2. Pray for Hallowing
Therefore, pray that God would cause his name to be hallowed — glorified, treasured — in your heart above all things, so that your eyes would be open to who he really is.
If you feel deficient in God-exaltation, ask him to change you. Is that not what he taught us to pray every day in the words, “Our Father, hallowed by your name”? Pray for a will that is more and more passionate for God’s glory. And less and less addicted to your own.
3. Spiritual Taste
Strive to increase your spiritual taste for the glory of God as your favorite pleasure.
If you wanted to increase your love for the glory of classical music, you would study it and spend time talking with people who love it, and you would listen and listen and listen.
“You can’t know Jesus until your will is to do God’s will.”
If you wanted to develop a love for the glory of visual art, you would study it and go to museums and spend time with those who love it, and you would look and look and look.
If you wanted to develop a love for the glory of the heavens above, you would get a telescope and you would read astronomy and you would spend time with people who love the stars, and night by night you would gaze and gaze and gaze.

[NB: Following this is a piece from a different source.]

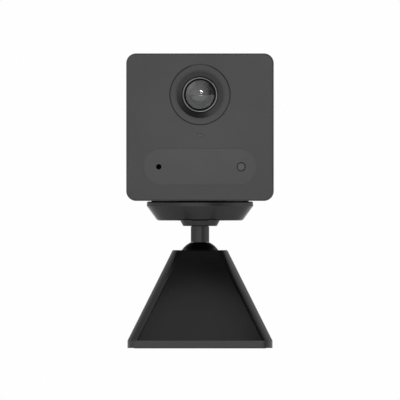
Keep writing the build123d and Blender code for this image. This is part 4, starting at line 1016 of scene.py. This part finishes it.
rubber_flap = make_flap()
flap_middle_x = (flap_low.x + flap_high.x) / 2
hinge_half = (flap_high.x - flap_low.x) / 2 - FLAP_CORNER
hinge_roll = add_rod(
    "hinge_roll",
    (flap_middle_x - hinge_half, pin_middle.y, pin_middle.z),
    (flap_middle_x + hinge_half, pin_middle.y, pin_middle.z),
    HINGE_RADIUS,
)
round_edges(hinge_roll, lambda middle, along: abs(along.x) < 0.1, HINGE_EDGE, 2)
for part in (hinge_roll, *make_flap_ribs(), *make_flap_plugs()):
    combine(rubber_flap, part, "UNION")
pin_hole = add_rod(
    "pin_hole",
    (pin_low.x - MM, pin_middle.y, pin_middle.z),
    (pin_high.x + MM, pin_middle.y, pin_middle.z),
    PIN_HOLE_RADIUS,
    24,
)
combine(rubber_flap, pin_hole, "DIFFERENCE")
for side, limit in ((-1, flap_low.x), (1, flap_high.x)):
    notch_edge = flap_middle_x + side * NOTCH_FROM_MIDDLE
    notch = add_block(
        "corner_notch",
        (min(notch_edge, limit + side * MM), flap_low.y - MM, flap_low.z - MM),
        (max(notch_edge, limit + side * MM), flap_high.y + MM, NOTCH_TOP_Z),
    )
    combine(rubber_flap, notch, "DIFFERENCE")
hand_over(rubber_flap, soft_rubber, "port_flap", "rubber", "port_flap")

# %% [markdown]
# ### The foot pad
#
# The foot pad grips the table with a raised rim and rows of ribs. One rib is modelled and an Array
# modifier repeats it.

# %% Model the foot pad
foot_low, foot_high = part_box("foot_pad")
FOOT_CORNER = 1.4 * MM
FOOT_RIM = 1.8 * MM
FOOT_RELIEF = 0.35 * MM
FOOT_EDGE = 0.15 * MM
FOOT_RIM_WALL = 0.1 * MM
FOOT_RIB_WIDTH = 1.3 * MM
FOOT_RIB_PITCH = 2.6 * MM
FOOT_RIB_FROM_RIM = 0.6 * MM
FOOT_RIB_OVERLAP = 0.1 * MM


def make_foot():
    foot = add_block("ribbed_foot", foot_low, foot_high)
    round_edges(foot, runs_along("z"), FOOT_CORNER, 6)
    round_edges(foot, lambda middle, along: middle.z < foot_low.z + TOUCH, FOOT_EDGE, 3)
    edit(foot, "FACE")
    pick_faces(foot, lambda middle, normal: normal.z < -FACES_STRAIGHT)
    bpy.ops.mesh.inset(thickness=FOOT_RIM)
    bpy.ops.mesh.inset(thickness=FOOT_RIM_WALL, depth=-FOOT_RELIEF)
    bpy.ops.object.mode_set(mode="OBJECT")
    return foot


def make_foot_ribs():
    span = foot_high.x - FOOT_RIM - FOOT_RIB_FROM_RIM
    count = int(2 * span / FOOT_RIB_PITCH)
    first = -(count - 1) * FOOT_RIB_PITCH / 2
    rib = add_block(
        "foot_rib",
        (first - FOOT_RIB_WIDTH / 2, -span, foot_low.z),
        (first + FOOT_RIB_WIDTH / 2, span, foot_low.z + FOOT_RELIEF + FOOT_RIB_OVERLAP),
    )
    round_edges(rib, lambda middle, along: middle.z < foot_low.z + TOUCH, FOOT_EDGE, 2)
    rows = rib.modifiers.new("rows", "ARRAY")
    rows.use_relative_offset = False
    rows.use_constant_offset = True
    rows.constant_offset_displace = (FOOT_RIB_PITCH, 0.0, 0.0)
    rows.count = count
    bpy.ops.object.modifier_apply(modifier=rows.name)
    return rib


ribbed_foot = make_foot()
combine(ribbed_foot, make_foot_ribs(), "UNION", "MANIFOLD")
hand_over(ribbed_foot, soft_rubber, "foot_pad", "rubber", "foot_pad")

# %% [markdown]
# ### The pad under the head
#
# This thin ring keeps the metal plate from marking the shell. A small rounded rectangle spun round
# the axis gives it soft edges. Its hole is as wide as the CAD pad's own.

# %% Model the pad under the head
PAD_CORNER = 0.08 * MM
pad_low, pad_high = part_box("plate_pad")
pad_mesh = frame["nodes"]["plate_pad"].data
pad_hole = min(math.hypot(vertex.co.x, vertex.co.y) for vertex in pad_mesh.vertices)
head_pad = add_ring(
    "head_pad",
    (0.0, 0.0, 0.0),
    "Z",
    pad_hole,
    pad_high.x,
    pad_low.z,
    pad_high.z,
    PAD_CORNER,
    steps=128,
)
hand_over(head_pad, soft_rubber, "plate_pad", "rubber", "plate_pad")

# %% [markdown]
# ### Microphone mesh and speaker cloth
#
# Behind the microphone hole sits a disc of black mesh that keeps dust out, and behind the speaker
# holes a wider disc of cloth. A disc of woven threads this fine is one thin sheet with a slight
# crown, because it is glued under tension. Its weave is in the finish, as two crossed waves.

# %% Model the mesh and the cloth
WINDOW_MIDDLE_Z = sum(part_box("infrared_window")[index].z for index in (0, 1)) / 2
MICROPHONE_X = sum(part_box("microphone")[index].x for index in (0, 1)) / 2
SPEAKER_Z = sum(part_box("speaker_cone")[index].z for index in (0, 1)) / 2
MESH_RADIUS, MESH_THICKNESS, MESH_CROWN = 0.97 * MM, 0.08 * MM, 0.03 * MM
CLOTH_RADIUS, CLOTH_THICKNESS, CLOTH_CROWN = 9.2 * MM, 0.12 * MM, 0.12 * MM
MESH_BEHIND_WINDOW = 0.5 * MM
CLOTH_BEFORE_COVER = 0.35 * MM
CROWN_RINGS = 4
THREAD_PITCH = 0.16 * MM
THREAD_RELIEF = 0.25


def add_crowned_disc(name, centre, facing, radius, thickness, crown):
    """A thin disc whose front face is inset ring by ring and pushed out a little less each time."""
    front = Vector((0.0, facing * thickness, 0.0))
    disc = add_rod(name, centre, Vector(centre) + front, radius, 64)
    edit(disc, "FACE")
    pick_faces(disc, lambda middle, normal: normal.y * facing > FACES_STRAIGHT)
    for ring in range(CROWN_RINGS):
        share = (CROWN_RINGS - ring) / (CROWN_RINGS * (CROWN_RINGS + 1) / 2)
        bpy.ops.mesh.inset(thickness=radius / (CROWN_RINGS + 1), depth=crown * share)
    bpy.ops.object.mode_set(mode="OBJECT")
    return disc


woven_black = Finish("woven_black", (0.0015, 0.0015, 0.0015), 0.85, specular=0.04)


def weave(finish, pitch):
    """Two crossed waves make the over and under of the threads."""
    split = finish.nodes.new("ShaderNodeSeparateXYZ")
    finish.links.new(finish.place, split.inputs["Vector"])
    waves = []
    for axis in ("X", "Z"):
        along = split.outputs[axis]
        angle = math_node(finish.nodes, finish.links, "MULTIPLY", along, math.pi / pitch)
        waves.append(math_node(finish.nodes, finish.links, "SINE", angle))
    crossed = math_node(finish.nodes, finish.links, "MULTIPLY", *waves)
    return finish.bump(crossed, THREAD_RELIEF * pitch)


weave(woven_black, THREAD_PITCH).drift(0.0006, 0.25)
cover_inner_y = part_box("sound_gaskets")[1].y
microphone_mesh = add_crowned_disc(
    "microphone_mesh",
    (MICROPHONE_X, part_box("infrared_window")[1].y + MESH_BEHIND_WINDOW, WINDOW_MIDDLE_Z),
    -1,
    MESH_RADIUS,
    MESH_THICKNESS,
    MESH_CROWN,
)
hand_over(microphone_mesh, woven_black, "microphone", "paper_cone")
speaker_cloth = add_crowned_disc(
    "speaker_cloth",
    (0.0, cover_inner_y - CLOTH_BEFORE_COVER, SPEAKER_Z),
    1,
    CLOTH_RADIUS,
    CLOTH_THICKNESS,
    CLOTH_CROWN,
)
hand_over(speaker_cloth, woven_black, "speaker_cone", "paper_cone")

# %% [markdown]
# ### Foam rings
#
# Foam rings seal the speaker to the cover and the microphone to the panel, so that sound only gets
# through the holes. Each is the same spun ring at its own place.

# %% Model the foam rings
SPEAKER_FOAM_INNER, SPEAKER_FOAM_OUTER, SPEAKER_FOAM_CORNER = 9.4 * MM, 10.98 * MM, 0.10 * MM
MIC_FOAM_INNER, MIC_FOAM_OUTER, MIC_FOAM_CORNER = 0.8 * MM, 2.2 * MM, 0.12 * MM
gasket_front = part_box("speaker_frame")[1].y
speaker_foam = add_ring(
    "speaker_foam",
    (0.0, 0.0, SPEAKER_Z),
    "Y",
    SPEAKER_FOAM_INNER,
    SPEAKER_FOAM_OUTER,
    gasket_front,
    cover_inner_y,
    SPEAKER_FOAM_CORNER,
)
microphone_foam = add_ring(
    "microphone_foam",
    (MICROPHONE_X, 0.0, WINDOW_MIDDLE_Z),
    "Y",
    MIC_FOAM_INNER,
    MIC_FOAM_OUTER,
    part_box("sound_gaskets")[0].y,
    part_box("microphone")[0].y,
    MIC_FOAM_CORNER,
    steps=48,
)
foam_rings = join_pieces("foam_rings", [speaker_foam, microphone_foam])
hand_over(foam_rings, seal_foam, "sound_gaskets", "foam", "sound_gaskets")

# %% [markdown]
# ### The sign on the power button
#
# The button carries the usual sign for power: an open ring with a short bar in its gap. It is a
# thin inlay, so it is real geometry: a small rectangle is spun through most of a turn and then
# turned so that the gap is at the top, and the bar is a rounded block.

# %% Model the power sign
button_low, button_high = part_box("power_button")
SIGN_RADIUS, SIGN_STROKE, SIGN_GAP = 1.35 * MM, 0.26 * MM, 70.0
SIGN_PROUD, SIGN_SUNK = 0.02 * MM, 0.10 * MM
BAR_FROM, BAR_TO, BAR_ROUNDING = 0.35, 1.25, 0.45


def make_power_sign():
    middle_z = (button_low.z + button_high.z) / 2
    front = button_high.y + SIGN_PROUD
    back = button_high.y - SIGN_SUNK
    bpy.ops.object.select_all(action="DESELECT")
    bpy.ops.mesh.primitive_plane_add(size=SIGN_STROKE, location=(SIGN_RADIUS, 0.0, 0.0))
    ring = start_piece("power_ring")
    edit(ring, "VERT")
    bpy.ops.mesh.select_all(action="SELECT")
    bpy.ops.transform.resize(value=(1.0, (front - back) / SIGN_STROKE, 1.0))
    bpy.ops.mesh.spin(
        steps=48, angle=math.radians(360.0 - SIGN_GAP), center=(0, 0, 0), axis=(0, 1, 0)
    )
    bpy.ops.mesh.select_all(action="SELECT")
    bpy.ops.mesh.normals_make_consistent(inside=False)
    bpy.ops.object.mode_set(mode="OBJECT")
    ring.rotation_euler = (0.0, math.radians(-90.0 - SIGN_GAP / 2), 0.0)
    ring.location = (0.0, (front + back) / 2, middle_z)
    bpy.ops.object.transform_apply(location=True, rotation=True, scale=True)
    bar = add_block(
        "power_bar",
        (-SIGN_STROKE / 2, back, middle_z + BAR_FROM * SIGN_RADIUS),
        (SIGN_STROKE / 2, front, middle_z + BAR_TO * SIGN_RADIUS),
    )
    round_edges(bar, runs_along("y"), BAR_ROUNDING * SIGN_STROKE, 4)
    return join_pieces("power_sign", [ring, bar])


sign_paint = Finish("sign_paint", (0.34, 0.34, 0.34), 0.50)
sign_paint.drift(0.0004, 0.05).grain(0.0002, 0.000003)
power_sign = make_power_sign()
hand_over(power_sign, sign_paint, "power_button", "light_pipe")

left_plain = sorted(set(frame["nodes"]) - set(finished_nodes))
print("nodes without a finish:", left_plain)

And if you want to love the glory of God above all other glories, then you will study God and spend time with lovers of God, and listen to God and look at God and gaze and gaze and gaze at the revelation of the glory of God — especially in Jesus.
4. Know Him
Finally, know that Jesus is true.
Jesus does not merely speak from himself. He speaks for God. When he says, “Before Abraham was I am,” he bears true witness that he is the Word and was with God from the beginning and was God. And when he says, “The good shepherd lays down his life for the sheep” (John 10:11), and, “Whoever comes to me I will never cast out” (John 6:37), he is true. And you can trust him. Amen.